Traditionally, molded aerated frozen bars, ice cream, or water ice are manufactured by partially freezing an ice cream mix, ice milk mix, frozen yogurt mix, water ice mix, or fruit juice mix in conventional batch or continuous freezers followed by pumping and filling the mix into molds of different shapes and sizes. During the last decade, a new generation of freezers has been developed which are equipped with pre-whippers that enable the mix to be pre-aerated before being partially frozen in the freezer. The molded products are usually quiescently frozen using a cold brine system at −30° C. to −40° C. If desired, after demolding, the molded products may be coated with chocolate or compound coating. Finally, the products are usually packaged and stored at about −30° C. until transport and distribution.
This traditional process for manufacturing molded aerated frozen bars, ice milk, yogurt, ice cream, or water ice has limitations. For example, the partial freezing of the mix in the freezer, followed by quiescent freezing in the molds, leads to the formation of an icy texture, loss of air, and formation of large air cells in the product having a size range of about 110-185 microns (Arbuckle, W. S. Ice Cream, Fourth Edition, 1986, Van Nostrand Reinhold, New York, p 234). Shrinkage of the products is often a problem and when eating the product, a very cold feeling in the mouth is experienced. Furthermore, it is difficult to achieve more than 20% overrun in water ice, a typical overrun is from 0% to 20% and usually is about 5%. It is very difficult to achieve more than 80% overrun and almost impossible to achieve an overrun of 120% or higher in finished ice cream products using conventional manufacturing.

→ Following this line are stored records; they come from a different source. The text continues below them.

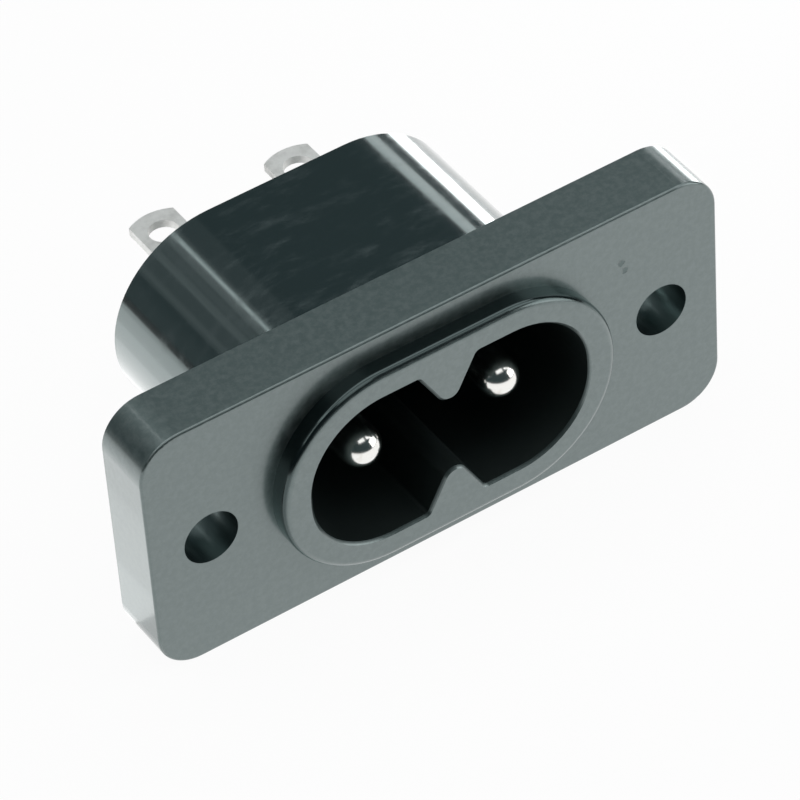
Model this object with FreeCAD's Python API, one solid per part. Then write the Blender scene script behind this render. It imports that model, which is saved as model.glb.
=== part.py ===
import FreeCAD, Part
import math
import os

# Figure eight mains inlet with a screw flange, two contact pins and two solder tags.
# Millimetres. X runs along the flange, Y from the mating side to the rear, Z up.
# The origin is the centre of the screw pattern, on the front face of the flange.

# Figure eight recess with a ridge above and below its waist
recess_length = 17.1
recess_height = 9.55
recess_depth = 11.4
recess_end_flat = 0.45
recess_rim_bevel = 0.15
ridge_base_width = 3.6
ridge_height = 2.35
ridge_tip_radius = 0.78
ridge_root_radius = 0.3

# Raised collar round the mouth, which locates the inlet in its panel
collar_end_wall = 1.75
collar_long_wall = 1.625
collar_rise = 1.16
collar_edge_radius = 0.4

# Rear body
body_end_wall = 2.025
body_long_wall = 1.55
body_edge_bevel = 0.12

# Screw flange
flange_past_collar = 1.5
flange_thickness = 3.75
flange_corner_radius = 2.4
flange_front_edge_radius = 0.15
flange_rear_edge_bevel = 0.1
screw_hole_diameter = 3.2
screw_hole_to_collar = 2.1
screw_hole_to_end = 2.05

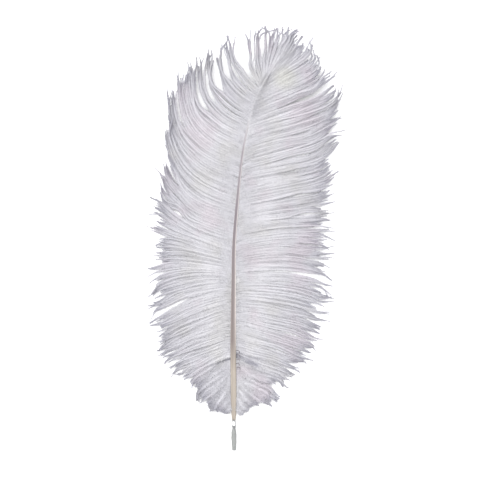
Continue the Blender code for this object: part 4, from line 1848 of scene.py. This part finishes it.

Non molded products have similar problems. Air cells and ice crystals start growing immediately after production of non molded products. Significant air cell and ice crystal growth occurs during transportation, storage at the grocery store or during transportation and storage of the products by the consumer. None of the available non molded ice cream or water ice products inhibit or delay air cell or ice crystal growth after production or during hardening, transportation, or distribution.
Currently, there is no process that can produce very stable finely aerated frozen ice cream, ice milk, yogurt, or water ice having an average air cell size of less than 50 microns and an average ice crystal size of 25 microns or that are heat shock resistant for a period of time after production. Thus, there is a need for finely aerated ice cream, ice milk, yogurt or water ice that maintain a smooth texture, do not suffer from shrinkage, do not give a very cold feeling in the mouth, have an uniform appearance without large air pockets on the surface and have a significantly higher heat shock resistance. Moreover, no process can produce a stable overrun of more than 20% to about 100% for water ice products or an overrun between about 20% to about 250% for ice cream products. The present invention provides products and processes which overcome these disadvantages.